Projects

Here are a few of the projects and publications I’ve worked on.

Relambda (1 September 2019)

Relambda is a fast bytecode-compiling Unlambda interpreter I wrote to experiment with bytecode compilation and other concepts I learned in the process of writing a Scheme interpreter. I also have a blog post describing the design.

When and Why are Pre-trained Word Embeddings Useful for Neural Machine Translation? (18 April 2018)

Ye Qi, Devendra Singh Sachan, Matthieu Felix, Sarguna Padmanabhan, Graham Neubig: When and Why Are Pre-Trained Word Embeddings Useful for Neural Machine Translation? NAACL-HLT (2) 2018: 529-535

The performance of Neural Machine Translation (NMT) systems often suffers in low-resource scenarios where sufficiently large-scale parallel corpora cannot be obtained. Pre-trained word embeddings have proven to be invaluable for improving performance in natural language analysis tasks, which often suffer from paucity of data. However, their utility for NMT has not been extensively explored. In this work, we perform five sets of experiments that analyze when we can expect pre-trained word embeddings to help in NMT tasks. We show that such embeddings can be surprisingly effective in some cases – providing gains of up to 20 BLEU points in the most favorable setting.

XNMT: The eXtensible Neural Machine Translation Toolkit (1 March 2018)

Graham Neubig, Matthias Sperber, Xinyi Wang, Matthieu Felix, Austin Matthews, Sarguna Padmanabhan, Ye Qi, Devendra Singh Sachan, Philip Arthur, Pierre Godard, John Hewitt, Rachid Riad, Liming Wang: XNMT: The eXtensible Neural Machine Translation Toolkit. AMTA (1) 2018: 185-192

This paper describes XNMT, the eXtensible Neural Machine Translation toolkit. XNMT distinguishes itself from other open-source NMT toolkits by its focus on modular code design, with the purpose of enabling fast iteration in research and replicable, reliable results. In this paper we describe the design of XNMT and its experiment configuration system, and demonstrate its utility on the tasks of machine translation, speech recognition, and multi-tasked machine translation/parsing. XNMT is available open-source on GitHub.

IPAfy (27 July 2017)

IPAfy is a Firefox extension that lets you convert Enlish-language web pages pages to International Phonetic Alphabet, or IPA.

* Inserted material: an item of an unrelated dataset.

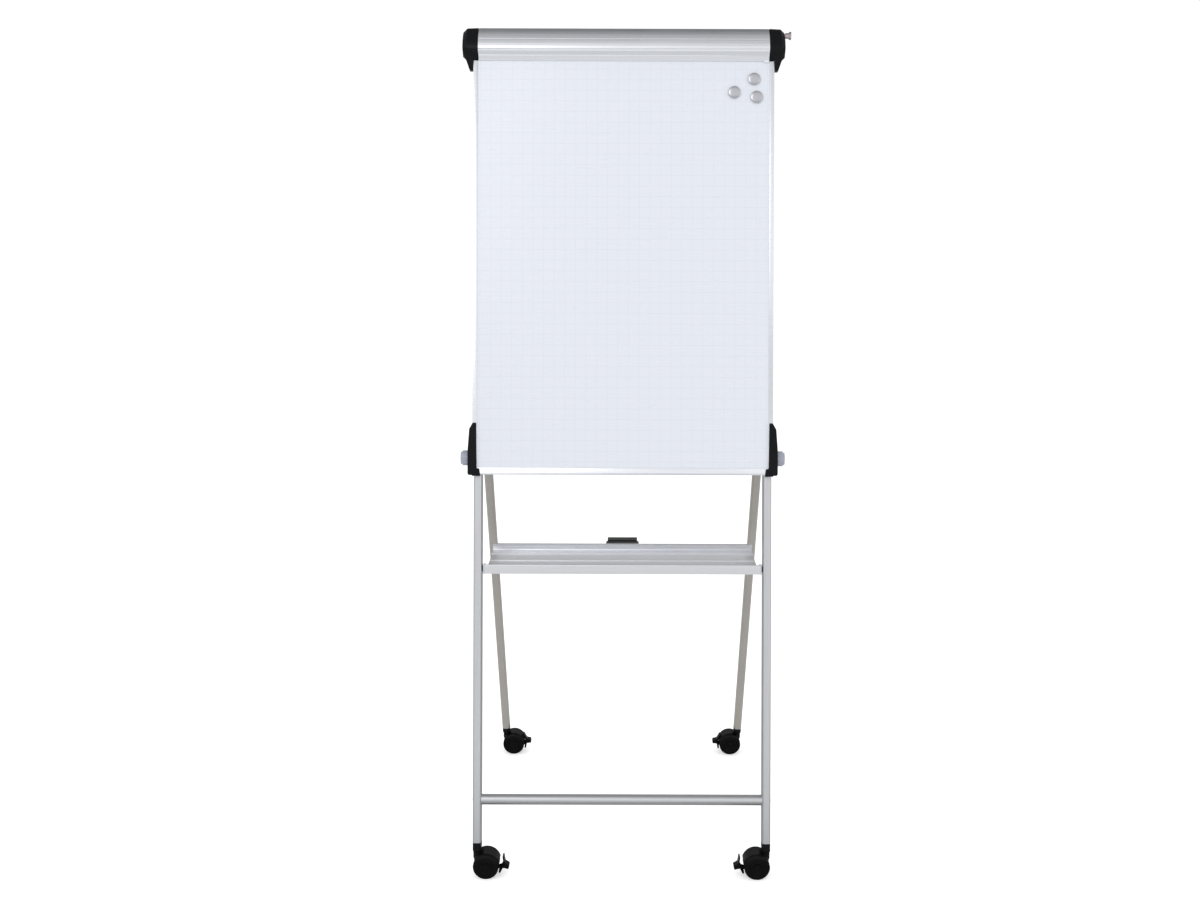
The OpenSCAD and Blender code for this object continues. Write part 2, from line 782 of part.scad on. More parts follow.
// turned about the wheel axle of a castor
module about_axle() {
    translate([trail, 0, wheel_r]) rotate([-90, 0, 0]) rotate_extrude() intersection() {
        children();
        translate([0, -50]) square([50, 100]);
    }
}

// the hood's outline from the side: over the wheels' top and down the trailing side
module hood_outline() {
    c = [trail, wheel_r];
    polygon([c + [-34, 24], c + [-14, 17], c + [24, 10], c + [27, 9], c + [40, 9],
        c + [40, 40], c + [-34, 40]]);
}

module wheel_well(dir) {
    y0 = web_w / 2;
    well_w = wheel_w + wheel_gap;
    mirror_y = dir > 0 ? 0 : 1;
    mirror([0, mirror_y, 0]) about_axle()
        bevelled_section(wheel_r + 1, y0, y0 + well_w, 0.5, 4);
}

module castor_housing(side, rear) {
    hood_half = hood_w / 2;
    ear_t = 2;
    ear_c = pedal_pivot;
    color(black) castor_frame(side, rear) {
        difference() {
            union() {
                intersection() {
                    about_axle() bevelled_section(hood_r, -hood_half, hood_half, hood_round,
                        hood_round);
                    deep(hood_w) hood_outline();
                }
                translate([0, 0, wheel_r + 14]) cylinder(h = neck_top - wheel_r - 14, r = neck_r);
                deep(web_w) {
                    translate([trail, wheel_r]) circle(9);
                    polygon([[-7, wheel_r + 4], [trail - 6, wheel_r - 6],
                        [trail + 8, wheel_r - 2], [trail + 10, wheel_r + 14],
                        [-7, neck_top - 12]]);
                    link([trail, wheel_r], ear_c, 5);
                }
            }
            for (dir = [-1, 1]) wheel_well(dir);
            deep(web_w - 2 * ear_t) translate(ear_c) circle(8.5);
            translate([ear_c[0], 0, ear_c[1]]) rotate([90, 0, 0])
                cylinder(h = 40, r = pedal_pin_r + fit_gap, center = true);
            translate([0, 0, stem_bottom]) cylinder(h = 60, r = stem_r + fit_gap);
        }
        // the fixed steel axle
        translate([trail, 0, wheel_r]) rotate([90, 0, 0])
            cylinder(h = web_w + 26, r = axle_r, center = true);
    }
}

// one wheel of a pair: dir -1 is the wheel nearer the writing side
module castor_wheel(side, rear, dir) {
    y0 = web_w / 2 + wheel_gap / 2;
    mirror_y = dir > 0 ? 0 : 1;
    color(black) castor_frame(side, rear) mirror([0, mirror_y, 0]) difference() {
        about_axle() barrel_section(wheel_r, y0, y0 + wheel_w, 1, 4.5);
        translate([trail, y0 + wheel_w, wheel_r]) rotate([-90, 0, 0])
            translate([0, 0, -1.2]) cylinder(h = 2, r = 22);
        translate([trail, y0 - 1, wheel_r]) rotate([-90, 0, 0])
            cylinder(h = 14.5, r = axle_r + fit_gap);
    }
}

// the brake rocker as drawn when pressed: hub, stalk, upright prong, lobe and heel
module pedal_outline() {
    c = [trail, wheel_r];
    link(pedal_pivot, c + [37, -6], 3.4);
    link(c + [31, -19], c + [37, -7], 2.6);
    link(c + [37, -6], c + [42, 4], 2.4);
    link(c + [42, 4], c + [40.2, 18.5], 1.8);
    link(c + [41.5, 2], c + [50.6, -4.2], 2.6);
    link(c + [50.6, -4.2], c + [49.6, -8.6], 3.2);
    link(c + [37, -6], c + [49.6, -8], 3);
}

module turned_pedal(angle) {
    translate([pedal_pivot[0], 0, pedal_pivot[1]]) rotate([0, -angle, 0])
        translate([-pedal_pivot[0], 0, -pedal_pivot[1]]) children();
}

// front castors rest with the brake pressed, rear ones with it released
module castor_pedal(side, rear) {
    hub_w = web_w - 2 * 2 - 0.6;
    tread_w = 18;
    rest = rear ? pedal_travel : 0;
    color(black) castor_frame(side, rear) turned_pedal(rest) {
        deep(hub_w) {
            translate(pedal_pivot) circle(4.5);
            pedal_outline();
        }
        translate([pedal_pivot[0], 0, pedal_pivot[1]]) rotate([90, 0, 0])
            cylinder(h = web_w - 0.4, r = pedal_pin_r, center = true);
        difference() {
            deep(tread_w) pedal_outline();
            for (angle = [0, -pedal_travel / 2, -pedal_travel]) turned_pedal(angle)
                translate([trail, 0, wheel_r]) rotate([90, 0, 0])
                    cylinder(h = 60, r = hood_r + 0.8, center = true);
        }
    }
}

front_leg(-1);  // front_leg_left
front_leg(1);  // front_leg_right
front_cross_tube();
frame_screws();
front_leg_plugs();
hinge_brackets();
hinge_pins();
tray_pivot_pins();
front_foot_sockets();
front_castor_stems();
rear_leg(-1);  // rear_leg_left
rear_leg(1);  // rear_leg_right
rear_cross_tube();
rear_hinge_eyes();
rear_screws();
rear_foot_sockets();
rear_castor_stems();
writing_sheet();
board_core();
side_profile(-1);  // side_profile_left
side_profile(1);  // side_profile_right
bottom_profile();
head_rail();
end_cap(-1);  // end_cap_left
end_cap(1);  // end_cap_right
clamp_pins();
slide_bracket(-1);  // slide_bracket_left
slide_bracket(1);  // slide_bracket_right
board_screws();
clamp_bar();
clamp_strip();
knob(-1);  // knob_left
knob(1);  // knob_right
arm_rod();
arm_knob();
pad_peg(-1);  // pad_peg_left
pad_peg(1);  // pad_peg_right
magnet(0);  // magnet_1
magnet(1);  // magnet_2
magnet(2);  // magnet_3
tray_profile();
tray_end_caps();
tray_latch();
tray_screws();
castor_housing(-1, false);  // castor_fl_housing
castor_wheel(-1, false, -1);  // castor_fl_wheel_front
castor_wheel(-1, false, 1);  // castor_fl_wheel_rear
castor_pedal(-1, false);  // castor_fl_pedal
castor_housing(1, false);  // castor_fr_housing
castor_wheel(1, false, -1);  // castor_fr_wheel_front
castor_wheel(1, false, 1);  // castor_fr_wheel_rear
castor_pedal(1, false);  // castor_fr_pedal
castor_housing(-1, true);  // castor_rl_housing
castor_wheel(-1, true, -1);  // castor_rl_wheel_front
castor_wheel(-1, true, 1);  // castor_rl_wheel_rear
castor_pedal(-1, true);  // castor_rl_pedal
castor_housing(1, true);  // castor_rr_housing
castor_wheel(1, true, -1);  // castor_rr_wheel_front
castor_wheel(1, true, 1);  // castor_rr_wheel_rear
castor_pedal(1, true);  // castor_rr_pedal
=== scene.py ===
"""Looks for the flipchart easel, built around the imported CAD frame."""
import json
import math

import bmesh
import bpy
from mathutils import Matrix, Vector

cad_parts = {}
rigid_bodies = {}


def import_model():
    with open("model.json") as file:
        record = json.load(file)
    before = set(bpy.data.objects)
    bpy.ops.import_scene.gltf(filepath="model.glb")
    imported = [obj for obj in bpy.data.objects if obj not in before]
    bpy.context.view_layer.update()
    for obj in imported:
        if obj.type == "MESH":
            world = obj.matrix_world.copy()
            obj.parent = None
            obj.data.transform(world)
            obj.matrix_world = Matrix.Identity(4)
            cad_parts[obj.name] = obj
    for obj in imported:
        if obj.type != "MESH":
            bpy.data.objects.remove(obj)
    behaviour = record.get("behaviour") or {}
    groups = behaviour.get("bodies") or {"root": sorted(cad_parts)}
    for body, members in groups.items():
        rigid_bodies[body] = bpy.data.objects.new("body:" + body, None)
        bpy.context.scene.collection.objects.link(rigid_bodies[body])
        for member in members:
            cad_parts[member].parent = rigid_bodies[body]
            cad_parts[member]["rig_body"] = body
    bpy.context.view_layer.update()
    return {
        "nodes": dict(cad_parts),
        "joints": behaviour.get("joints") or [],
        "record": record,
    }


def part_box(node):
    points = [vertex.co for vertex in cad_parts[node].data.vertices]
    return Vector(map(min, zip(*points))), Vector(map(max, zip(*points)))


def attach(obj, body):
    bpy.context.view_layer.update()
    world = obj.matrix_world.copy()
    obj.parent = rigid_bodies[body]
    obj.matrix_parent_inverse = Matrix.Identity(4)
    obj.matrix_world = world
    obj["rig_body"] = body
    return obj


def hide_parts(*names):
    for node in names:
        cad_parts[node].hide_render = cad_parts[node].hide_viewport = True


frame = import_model()
JOINTS = {joint["name"]: joint for joint in frame["joints"]}
SLOT_OF = {part["node"]: part["material_slot"] for part in frame["record"]["subparts"]}
LEAN = math.asin(JOINTS["board_height"]["axis"][1])
MM = 0.001

# ---------------------------------------------------------------- frames


def leaning():
    """Row frame from (across, depth, up the leg), with its origin where the leg line meets the floor."""
    pivot = Vector(JOINTS["tray_fold"]["pos_m"])
    up = Vector(JOINTS["board_height"]["axis"])
    foot = pivot - up * (pivot.z / up.z)
    return Matrix.Translation(Vector((0, foot.y, 0))) @ Matrix.Rotation(-LEAN, 4, "X")


LEANING = leaning()


def about(origin, axis):
    """A frame at origin whose Z is along axis."""
    return Matrix.Translation(Vector(origin)) @ Vector(axis).to_track_quat("Z", "Y").to_matrix().to_4x4()


# ---------------------------------------------------------------- materials


def new_material(name):
    material = bpy.data.materials.new(name)
    material.use_nodes = True
    nodes = material.node_tree.nodes
    return material, nodes, material.node_tree.links, nodes["Principled BSDF"]


def coordinates(nodes, links, scale, tilt=0.0):
    """Row-frame coordinates, turned by tilt about X and stretched."""
    source = nodes.new("ShaderNodeTexCoord")
    turn = nodes.new("ShaderNodeVectorRotate")
    turn.rotation_type = "X_AXIS"
    turn.inputs["Angle"].default_value = tilt
    stretch = nodes.new("ShaderNodeMapping")
    stretch.inputs["Scale"].default_value = scale
    links.new(source.outputs["Object"], turn.inputs["Vector"])
    links.new(turn.outputs["Vector"], stretch.inputs["Vector"])
    return stretch.outputs["Vector"]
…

Textually Enriched Neural Module Networks for Visual Question Answering (13 June 2017)

Chandu, Khyathi Raghavi, Mary Arpita Pyreddy, Matthieu Felix, and Narendra Nath Joshi. “Textually Enriched Neural Module Networks for Visual Question Answering.” arXiv preprint arXiv:1809.08697 (2018).

Problems at the intersection of language and vision, like visual question answering, have recently been gaining a lot of attention in the field of multi-modal machine learning as computer vision research moves beyond traditional recognition tasks. There has been recent success in visual question answering using deep neural network models which use the linguistic structure of the questions to dynamically instantiate network layouts. In the process of converting the question to a network layout, the question is simplified, which results in loss of information in the model. In this paper, we enrich the image information with textual data using image captions and external knowledge bases to generate more coherent answers. We achieve 57.1% overall accuracy on the test-dev open-ended questions from the visual question answering (VQA 1.0) real image dataset.

Trade sign autocorrelation on electronic markets (28 November 2016)

This project aims to study the evolutions in the structure of transaction sign autocorrelation on electronic stock markets between 2000 and 2013. Previous works on this topic, based on data from the first half of the 2000’s, describe a very long memory of these signs (with a power-law decrease of autocorrelation). It is then natural to ask whether the massive rise of high-frequency trading and automated execution strategies have induced significant evolutions of this structure.